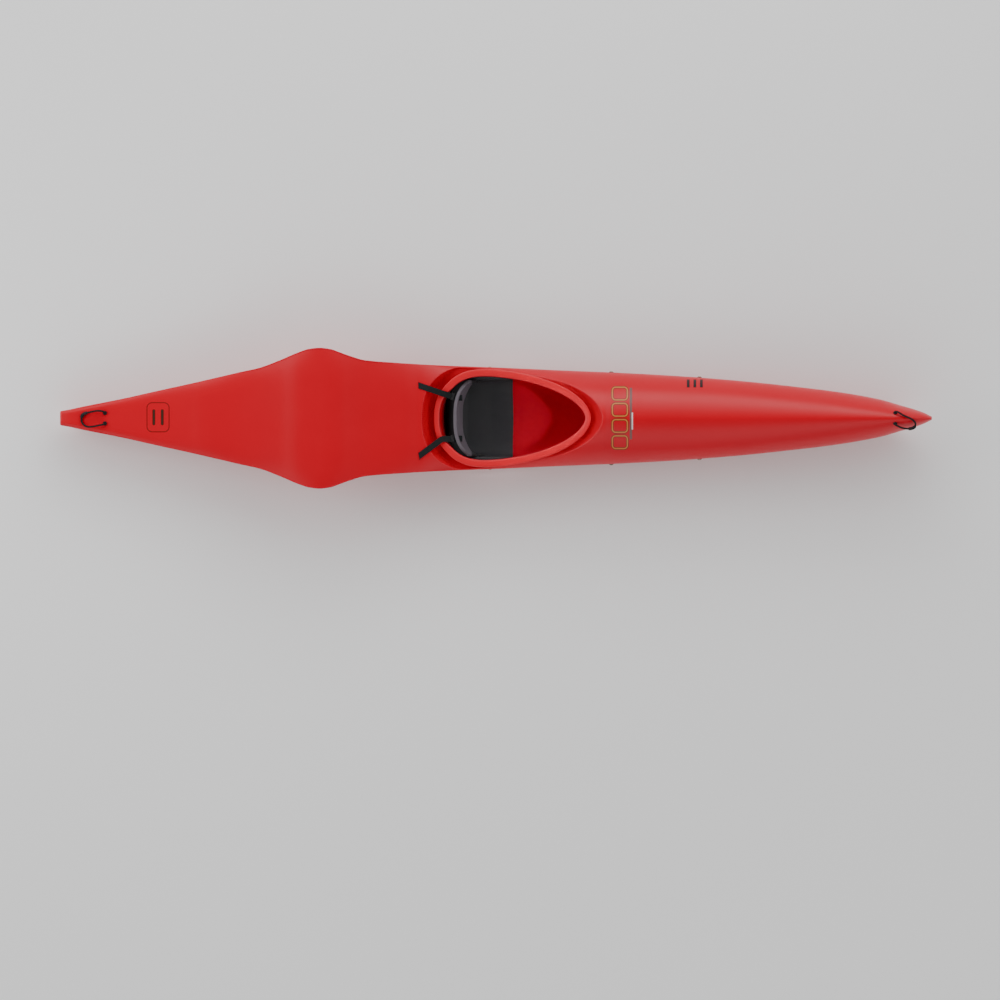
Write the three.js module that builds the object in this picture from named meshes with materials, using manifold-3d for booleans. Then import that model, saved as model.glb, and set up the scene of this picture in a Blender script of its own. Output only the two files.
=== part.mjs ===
// A whitewater racing kayak: hull, deck, coaming, seat, back band, foot braces and grab loops.
// Lengths are in millimetres. +X points to the bow, +Y to port and +Z up.
// The origin lies under the middle of the boat, at the height of the flat of the keel.

import * as THREE from "three";
import { mergeVertices } from "three/addons/utils/BufferGeometryUtils.js";
import Module from "manifold-3d";

const wasm = await Module();
wasm.setup();

// Driving dimensions of the boat

const LENGTH = 3710;
const BEAM = 600;
const DEPTH = 338;
const WALL = 5;
// The gap between parts that touch, and between the deck's edge and the hull's
const FIT_GAP = 0.3;
// How far a cutting solid runs past what it cuts
const OVERRUN = 20;

// Lines of the boat: each row is [place from stern 0 to bow 1, value]

// Half-beam along the crease where deck and hull meet, as shares of half the beam
const CREASE_BEAM_SHARES = [
  [0, 0.1], [0.012, 0.127], [0.023, 0.157], [0.069, 0.27], [0.115, 0.397], [0.161, 0.523],
  [0.206, 0.653], [0.229, 0.717], [0.252, 0.823], [0.275, 0.943], [0.287, 0.987], [0.298, 1],
  [0.31, 0.982], [0.321, 0.935], [0.333, 0.882], [0.35, 0.823], [0.378, 0.793], [0.436, 0.75],
  [0.505, 0.717], [0.573, 0.68], [0.642, 0.645], [0.711, 0.597], [0.78, 0.53], [0.849, 0.44],
  [0.895, 0.368], [0.94, 0.268], [0.964, 0.183], [0.982, 0.118], [0.992, 0.072], [1, 0.02],
];
// Half-beam of the hull below its wings, as shares of the crease's half-beam
const LOWER_BEAM_SHARES = [
  [0, 1], [0.11, 1], [0.161, 0.95], [0.206, 0.84], [0.252, 0.68], [0.298, 0.58],
  [0.344, 0.76], [0.39, 0.89], [0.436, 0.975], [0.48, 1], [1, 1],
];
// Heights of the keel, the crease and the deck's crown, as shares of the depth
const KEEL_HEIGHT_SHARES = [
  [0, 0.133], [0.08, 0.1], [0.161, 0.069], [0.229, 0.036], [0.31, 0], [0.55, 0],
  [0.62, 0.022], [0.7, 0.035], [0.78, 0.053], [0.87, 0.068], [0.93, 0.083], [1, 0.085],
];
const CREASE_HEIGHT_SHARES = [
  [0, 0.525], [0.057, 0.563], [0.103, 0.59], [0.145, 0.64], [0.206, 0.72], [0.247, 0.778],
  [0.275, 0.85], [0.298, 0.892], [0.321, 0.88], [0.346, 0.85], [0.381, 0.79], [0.414, 0.713],
  [0.447, 0.602], [0.505, 0.562], [0.573, 0.503], [0.665, 0.473], [0.734, 0.512], [0.805, 0.547],
  [0.9, 0.61], [0.953, 0.66], [1, 0.76],
];
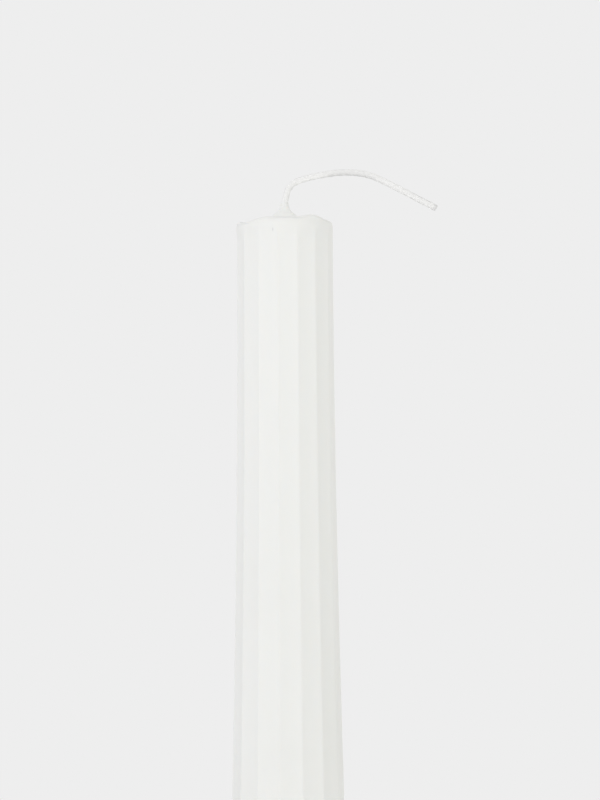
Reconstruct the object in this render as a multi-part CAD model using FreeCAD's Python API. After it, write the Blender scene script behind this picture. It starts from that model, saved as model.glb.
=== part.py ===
import FreeCAD, Part
import math
import os

# A ribbed dinner candle: one moulded, tapered wax body with a braided wick all the way through it.
# Millimetres, +Z up, origin at the middle of the flat foot, on the wick's axis.
# The side that the photograph shows faces -Y, and the wick curls over towards +X.

# Wax body, measured over the crests of the ribs
wax_height = 250.0
foot_diameter = 25.0
top_diameter = 15.7
flare_length = 75.0       # below the top, where the side leans out little by little
rim_radius = 0.4          # rounding between the side and the top face
foot_radius = 0.5         # rounding between the side and the foot

# Ribs: fifteen slightly hollow flutes that meet in rounded crests
rib_count = 15
first_crest_angle = 15.5  # degrees from -Y towards +X
crest_radius_foot = 0.80
crest_radius_top = 0.50
flute_hollow_foot = 0.12  # how far a flute sinks below the straight line from crest to crest
flute_hollow_top = 0.07

# How many straight steps stand for each curve up the side
rounding_steps = 4
flare_steps = 5

# Wax drawn up the wick, a small cone with a hollow flank
nub_height = 3.3
nub_diameter = 6.8
nub_hollow = 0.5          # how far its flank sinks below the straight line from foot to tip
nub_wall = 0.13           # wax left round the wick at the cone's tip
nub_root = 1.0            # how deep the cone is sunk into the body, so that both are one casting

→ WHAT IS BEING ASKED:
Copy every record above exactly as it appears.

→ REPLY:
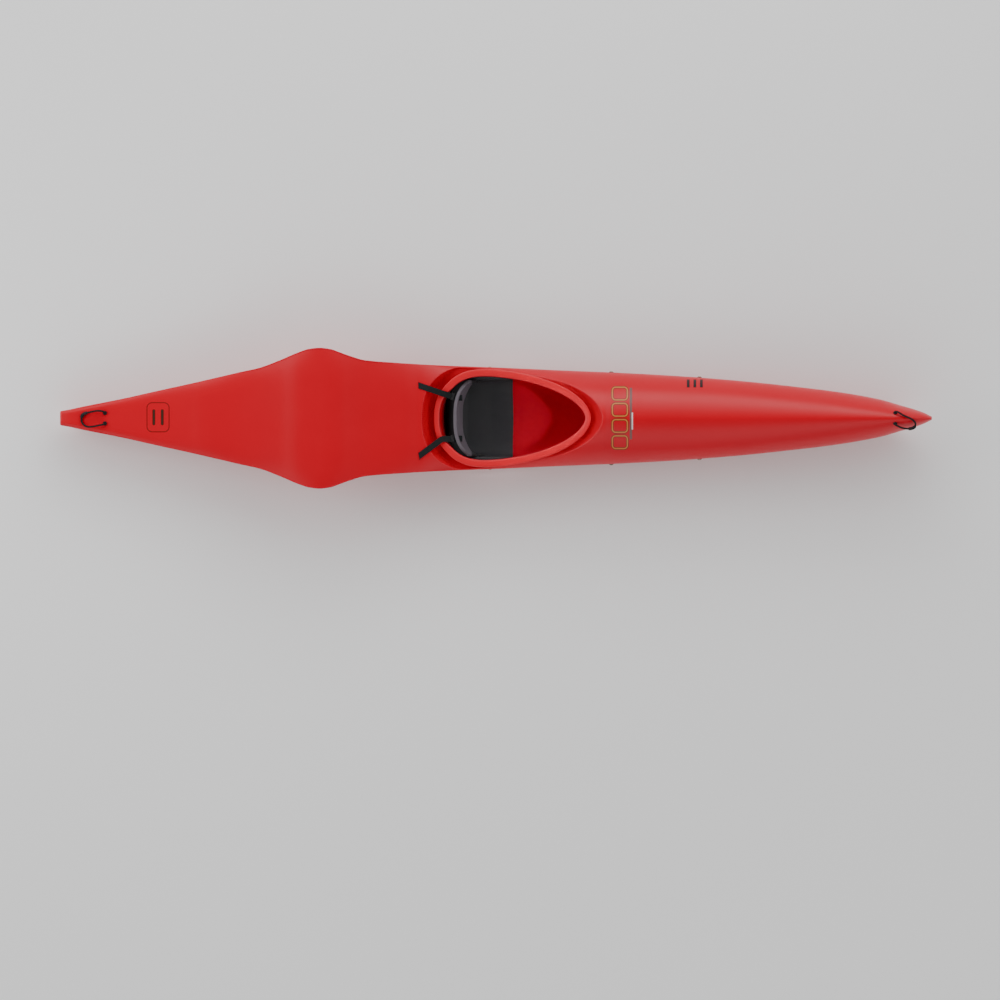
Write the three.js module that builds the object in this picture from named meshes with materials, using manifold-3d for booleans. Then import that model, saved as model.glb, and set up the scene of this picture in a Blender script of its own. Output only the two files.
=== part.mjs ===
// A whitewater racing kayak: hull, deck, coaming, seat, back band, foot braces and grab loops.
// Lengths are in millimetres. +X points to the bow, +Y to port and +Z up.
// The origin lies under the middle of the boat, at the height of the flat of the keel.

import * as THREE from "three";
import { mergeVertices } from "three/addons/utils/BufferGeometryUtils.js";
import Module from "manifold-3d";

const wasm = await Module();
wasm.setup();

// Driving dimensions of the boat

const LENGTH = 3710;
const BEAM = 600;
const DEPTH = 338;
const WALL = 5;
// The gap between parts that touch, and between the deck's edge and the hull's
const FIT_GAP = 0.3;
// How far a cutting solid runs past what it cuts
const OVERRUN = 20;

// Lines of the boat: each row is [place from stern 0 to bow 1, value]

// Half-beam along the crease where deck and hull meet, as shares of half the beam
const CREASE_BEAM_SHARES = [
  [0, 0.1], [0.012, 0.127], [0.023, 0.157], [0.069, 0.27], [0.115, 0.397], [0.161, 0.523],
  [0.206, 0.653], [0.229, 0.717], [0.252, 0.823], [0.275, 0.943], [0.287, 0.987], [0.298, 1],
  [0.31, 0.982], [0.321, 0.935], [0.333, 0.882], [0.35, 0.823], [0.378, 0.793], [0.436, 0.75],
  [0.505, 0.717], [0.573, 0.68], [0.642, 0.645], [0.711, 0.597], [0.78, 0.53], [0.849, 0.44],
  [0.895, 0.368], [0.94, 0.268], [0.964, 0.183], [0.982, 0.118], [0.992, 0.072], [1, 0.02],
];
// Half-beam of the hull below its wings, as shares of the crease's half-beam
const LOWER_BEAM_SHARES = [
  [0, 1], [0.11, 1], [0.161, 0.95], [0.206, 0.84], [0.252, 0.68], [0.298, 0.58],
  [0.344, 0.76], [0.39, 0.89], [0.436, 0.975], [0.48, 1], [1, 1],
];
// Heights of the keel, the crease and the deck's crown, as shares of the depth
const KEEL_HEIGHT_SHARES = [
  [0, 0.133], [0.08, 0.1], [0.161, 0.069], [0.229, 0.036], [0.31, 0], [0.55, 0],
  [0.62, 0.022], [0.7, 0.035], [0.78, 0.053], [0.87, 0.068], [0.93, 0.083], [1, 0.085],
];
const CREASE_HEIGHT_SHARES = [
  [0, 0.525], [0.057, 0.563], [0.103, 0.59], [0.145, 0.64], [0.206, 0.72], [0.247, 0.778],
  [0.275, 0.85], [0.298, 0.892], [0.321, 0.88], [0.346, 0.85], [0.381, 0.79], [0.414, 0.713],
  [0.447, 0.602], [0.505, 0.562], [0.573, 0.503], [0.665, 0.473], [0.734, 0.512], [0.805, 0.547],
  [0.9, 0.61], [0.953, 0.66], [1, 0.76],
];
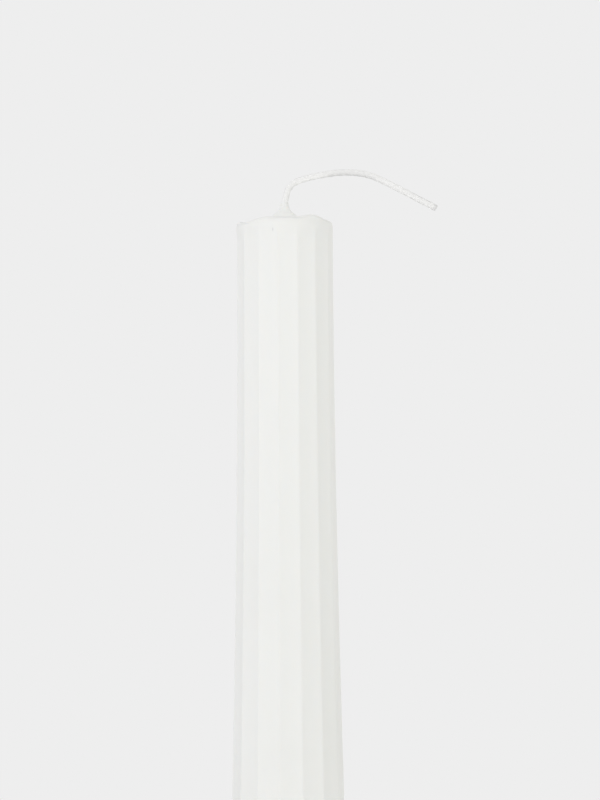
Reconstruct the object in this render as a multi-part CAD model using FreeCAD's Python API. After it, write the Blender scene script behind this picture. It starts from that model, saved as model.glb.
=== part.py ===
import FreeCAD, Part
import math
import os

# A ribbed dinner candle: one moulded, tapered wax body with a braided wick all the way through it.
# Millimetres, +Z up, origin at the middle of the flat foot, on the wick's axis.
# The side that the photograph shows faces -Y, and the wick curls over towards +X.

# Wax body, measured over the crests of the ribs
wax_height = 250.0
foot_diameter = 25.0
top_diameter = 15.7
flare_length = 75.0       # below the top, where the side leans out little by little
rim_radius = 0.4          # rounding between the side and the top face
foot_radius = 0.5         # rounding between the side and the foot

# Ribs: fifteen slightly hollow flutes that meet in rounded crests
rib_count = 15
first_crest_angle = 15.5  # degrees from -Y towards +X
crest_radius_foot = 0.80
crest_radius_top = 0.50
flute_hollow_foot = 0.12  # how far a flute sinks below the straight line from crest to crest
flute_hollow_top = 0.07

# How many straight steps stand for each curve up the side
rounding_steps = 4
flare_steps = 5

# Wax drawn up the wick, a small cone with a hollow flank
nub_height = 3.3
nub_diameter = 6.8
nub_hollow = 0.5          # how far its flank sinks below the straight line from foot to tip
nub_wall = 0.13           # wax left round the wick at the cone's tip
nub_root = 1.0            # how deep the cone is sunk into the body, so that both are one casting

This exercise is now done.